#### THE PROBLEM
From the data that follows, copy every line holding the string "bending".

#### LISTED ENTRIES
** begin **
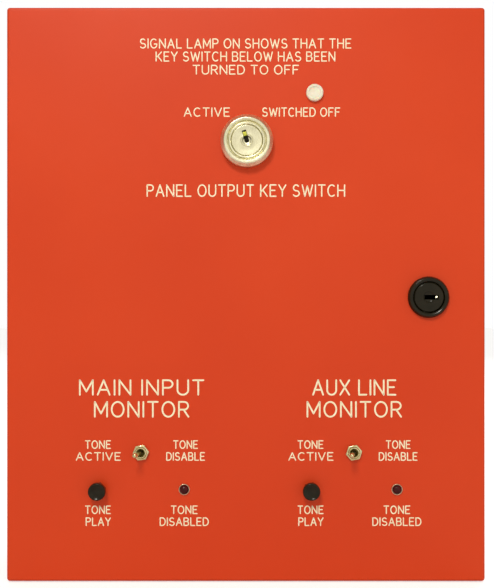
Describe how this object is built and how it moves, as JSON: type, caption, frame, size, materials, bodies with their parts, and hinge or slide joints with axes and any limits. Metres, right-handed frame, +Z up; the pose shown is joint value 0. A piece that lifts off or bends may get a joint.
** end **
** begin **
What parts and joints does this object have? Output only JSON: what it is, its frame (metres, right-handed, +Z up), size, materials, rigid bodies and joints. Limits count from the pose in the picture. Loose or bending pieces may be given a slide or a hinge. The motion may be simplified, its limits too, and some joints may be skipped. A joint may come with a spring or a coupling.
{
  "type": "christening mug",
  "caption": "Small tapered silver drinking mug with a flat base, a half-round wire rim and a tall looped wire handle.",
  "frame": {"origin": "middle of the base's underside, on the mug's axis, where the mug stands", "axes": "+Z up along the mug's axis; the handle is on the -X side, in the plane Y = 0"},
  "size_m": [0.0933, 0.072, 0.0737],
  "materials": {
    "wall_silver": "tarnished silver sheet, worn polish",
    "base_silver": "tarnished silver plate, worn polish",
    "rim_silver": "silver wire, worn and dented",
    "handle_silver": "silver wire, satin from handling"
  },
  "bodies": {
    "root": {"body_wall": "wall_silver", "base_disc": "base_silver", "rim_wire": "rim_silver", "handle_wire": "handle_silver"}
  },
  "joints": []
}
** end **
** begin **
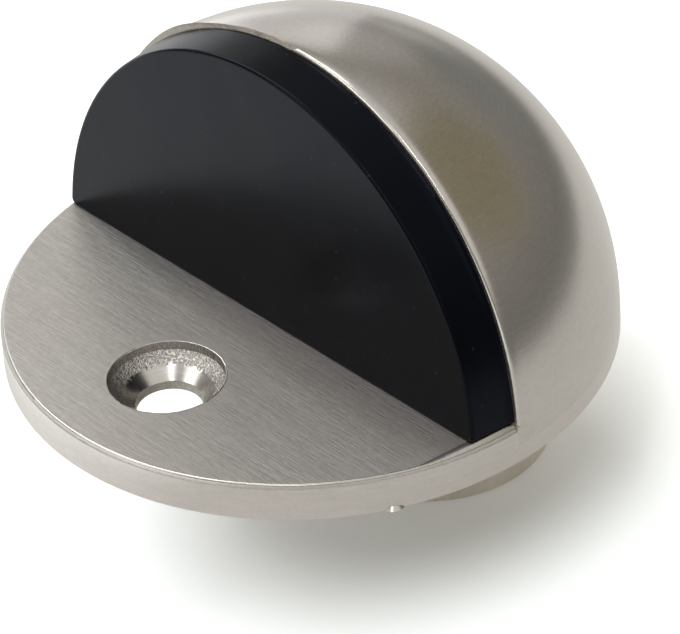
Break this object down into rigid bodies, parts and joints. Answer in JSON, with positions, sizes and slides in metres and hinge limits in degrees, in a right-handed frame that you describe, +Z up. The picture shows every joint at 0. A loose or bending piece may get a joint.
** end **
#### PROBLEM SOLUTION
What parts and joints does this object have? Output only JSON: what it is, its frame (metres, right-handed, +Z up), size, materials, rigid bodies and joints. Limits count from the pose in the picture. Loose or bending pieces may be given a slide or a hinge. The motion may be simplified, its limits too, and some joints may be skipped. A joint may come with a spring or a coupling.
Break this object down into rigid bodies, parts and joints. Answer in JSON, with positions, sizes and slides in metres and hinge limits in degrees, in a right-handed frame that you describe, +Z up. The picture shows every joint at 0. A loose or bending piece may get a joint.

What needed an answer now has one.